Chefsache Unternehmen?

Seit einigen Jahren suchen wir wegen der stark steigenden Nachfragen nach den von uns gefertigten Produkten, bzw wegen größerer Einzelaufträge, eine Möglichkeit unseren Betrieb räumlich zu erweitern. Unsere Produkte werden im ganzen Bundesgebiet verkauft, wie in dieser Zeitung zu lesen war, haben wir auch schon Möbelteile nach Australien geliefert. Vor kurzem wurde eine komplette Bankeinrichtung für die Stadtsparkasse in Schwedt an der Oder geliefert.

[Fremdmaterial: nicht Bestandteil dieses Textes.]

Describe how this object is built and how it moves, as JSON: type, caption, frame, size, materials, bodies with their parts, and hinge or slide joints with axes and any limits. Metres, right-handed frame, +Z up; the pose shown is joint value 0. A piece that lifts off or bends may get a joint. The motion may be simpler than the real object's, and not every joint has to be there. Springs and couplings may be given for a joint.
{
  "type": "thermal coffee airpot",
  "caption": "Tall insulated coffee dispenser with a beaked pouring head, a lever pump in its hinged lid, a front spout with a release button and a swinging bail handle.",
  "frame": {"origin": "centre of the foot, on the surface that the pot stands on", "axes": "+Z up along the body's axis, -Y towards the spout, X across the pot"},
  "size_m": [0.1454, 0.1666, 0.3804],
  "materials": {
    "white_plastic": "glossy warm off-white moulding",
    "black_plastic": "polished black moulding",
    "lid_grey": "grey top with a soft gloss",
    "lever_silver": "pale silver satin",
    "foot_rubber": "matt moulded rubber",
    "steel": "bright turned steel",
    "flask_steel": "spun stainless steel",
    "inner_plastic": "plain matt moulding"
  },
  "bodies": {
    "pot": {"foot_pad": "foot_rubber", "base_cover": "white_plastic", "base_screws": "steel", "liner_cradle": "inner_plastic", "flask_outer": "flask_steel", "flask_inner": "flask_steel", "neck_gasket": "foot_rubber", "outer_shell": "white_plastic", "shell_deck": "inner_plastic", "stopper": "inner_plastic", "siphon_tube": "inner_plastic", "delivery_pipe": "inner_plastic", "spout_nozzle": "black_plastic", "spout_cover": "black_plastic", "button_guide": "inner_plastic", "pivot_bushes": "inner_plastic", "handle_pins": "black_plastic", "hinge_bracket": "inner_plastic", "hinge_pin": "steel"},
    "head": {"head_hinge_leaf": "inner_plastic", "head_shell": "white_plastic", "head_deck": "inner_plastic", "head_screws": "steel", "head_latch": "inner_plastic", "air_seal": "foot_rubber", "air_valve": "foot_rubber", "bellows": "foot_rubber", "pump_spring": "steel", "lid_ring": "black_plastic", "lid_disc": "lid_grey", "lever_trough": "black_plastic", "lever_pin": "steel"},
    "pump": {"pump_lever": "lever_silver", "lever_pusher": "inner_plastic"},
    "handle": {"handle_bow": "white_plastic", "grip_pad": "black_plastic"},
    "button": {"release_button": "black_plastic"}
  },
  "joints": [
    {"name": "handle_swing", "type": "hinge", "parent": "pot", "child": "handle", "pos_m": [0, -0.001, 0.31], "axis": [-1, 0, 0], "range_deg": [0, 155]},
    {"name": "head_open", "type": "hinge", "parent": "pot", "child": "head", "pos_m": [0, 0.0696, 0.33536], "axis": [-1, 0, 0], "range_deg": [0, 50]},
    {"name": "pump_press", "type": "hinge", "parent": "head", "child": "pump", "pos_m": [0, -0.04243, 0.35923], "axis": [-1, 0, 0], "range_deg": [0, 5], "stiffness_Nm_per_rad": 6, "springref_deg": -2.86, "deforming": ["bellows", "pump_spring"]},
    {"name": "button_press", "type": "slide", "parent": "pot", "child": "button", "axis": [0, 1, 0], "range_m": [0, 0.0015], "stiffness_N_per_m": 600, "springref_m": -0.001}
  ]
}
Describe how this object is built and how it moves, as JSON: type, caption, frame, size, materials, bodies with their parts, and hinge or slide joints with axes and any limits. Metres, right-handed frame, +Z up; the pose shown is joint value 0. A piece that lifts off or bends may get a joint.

Für diese Einrichtungsteile brauchen wir dringend Lagerkapazitäten, da unsere Produktionsstätte dafür keinen Platz mehr bietet. Da unsere Schreinerei bereits seit 1908 in Homberg an dem gleichen Standort ansässig ist und wir eine enge Beziehung zu dem Standort in der Kernstadt haben, kommt eine Verlagerung auf die „grüne Wiese“ für uns nicht in Betracht. Es wäre für uns ausreichend eine entsprechende Lagerhalle in der Nähe zur Zwischenlagerung der Möbel zu haben.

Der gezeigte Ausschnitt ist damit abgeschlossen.